Exercise: Report every line in the listing that contains the string "hinge".

Dataset content:
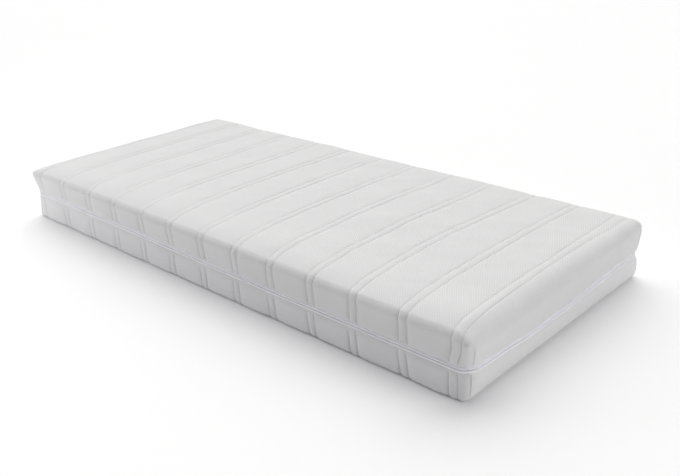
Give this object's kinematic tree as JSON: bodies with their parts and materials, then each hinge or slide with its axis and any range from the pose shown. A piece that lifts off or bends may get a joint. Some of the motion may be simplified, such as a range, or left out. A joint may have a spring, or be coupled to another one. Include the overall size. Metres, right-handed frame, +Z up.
{
  "type": "pressure relief mattress",
  "caption": "Flat single foam mattress with a zoned pressure-relief core in a quilted two-part cover joined by an all-round zip.",
  "frame": {"origin": "centre of the underside, on the surface it rests on", "axes": "+X along the length from the head end to the foot end, +Y across the width to the side with the zip slider, +Z up"},
  "size_m": [2, 0.9, 0.188],
  "materials": {
    "cover_cloth": "white quilted stretch knit with a fine diagonal rib, matt",
    "wadding": "white bonded polyester fibre, matt",
    "lining": "off-white thin non-woven lining, matt",
    "thread": "white spun thread, slight sheen",
    "zip_tape": "white to pale lavender woven tape, slight sheen",
    "zip_coil": "white nylon coil, semi-gloss",
    "zip_metal": "nickel plated, satin",
    "base_foam": "open-cell foam, pale blue-grey, matt",
    "rail_foam": "firm open-cell foam, pale blue, matt",
    "zone_foam": "open-cell foam, cream, matt",
    "soft_zone_foam": "soft open-cell foam, pale green, matt",
    "visco_foam": "visco-elastic foam, pale yellow, matt"
  },
  "bodies": {
    "cover_base": {"bottom_face_cloth": "cover_cloth", "bottom_wadding": "wadding", "bottom_backing": "lining", "bottom_quilting_thread": "thread", "bottom_seam_thread": "thread", "lower_zip_tape": "zip_tape", "lower_zip_coil": "zip_coil", "zip_stops": "zip_metal", "zip_end_tab": "cover_cloth"},
    "core": {"base_foam": "base_foam", "left_side_rail": "rail_foam", "right_side_rail": "rail_foam", "head_zone_insert": "zone_foam", "torso_zone_insert": "zone_foam", "seat_zone_insert": "soft_zone_foam", "leg_zone_insert": "zone_foam", "heel_zone_insert": "soft_zone_foam", "comfort_layer": "visco_foam"},
    "cover_top": {"top_face_cloth": "cover_cloth", "top_wadding": "wadding", "top_backing": "lining", "top_quilting_thread": "thread", "top_seam_thread": "thread", "upper_zip_tape": "zip_tape", "upper_zip_coil": "zip_coil"},
    "zip_slider": {"slider_body": "zip_metal"},
    "zip_pull": {"slider_pull": "zip_metal"}
  },
  "joints": [
    {"name": "core_lift", "type": "slide", "parent": "cover_base", "child": "core", "axis": [0, 0, 1], "range_m": [0, 0.25]},
    {"name": "cover_lift", "type": "slide", "parent": "core", "child": "cover_top", "axis": [0, 0, 1], "range_m": [0, 0.3]},
    {"name": "zip_run", "type": "slide", "parent": "cover_base", "child": "zip_slider", "axis": [-1, 0, 0], "range_m": [0, 1.75]},
    {"name": "pull_swing", "type": "hinge", "parent": "zip_slider", "child": "zip_pull", "pos_m": [0.9, 0.4439, 0.082], "axis": [0, 0, -1], "range_deg": [0, 180]}
  ]
}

Solved exercise:
Give this object's kinematic tree as JSON: bodies with their parts and materials, then each hinge or slide with its axis and any range from the pose shown. A piece that lifts off or bends may get a joint. Some of the motion may be simplified, such as a range, or left out. A joint may have a spring, or be coupled to another one. Include the overall size. Metres, right-handed frame, +Z up.
    {"name": "pull_swing", "type": "hinge", "parent": "zip_slider", "child": "zip_pull", "pos_m": [0.9, 0.4439, 0.082], "axis": [0, 0, -1], "range_deg": [0, 180]}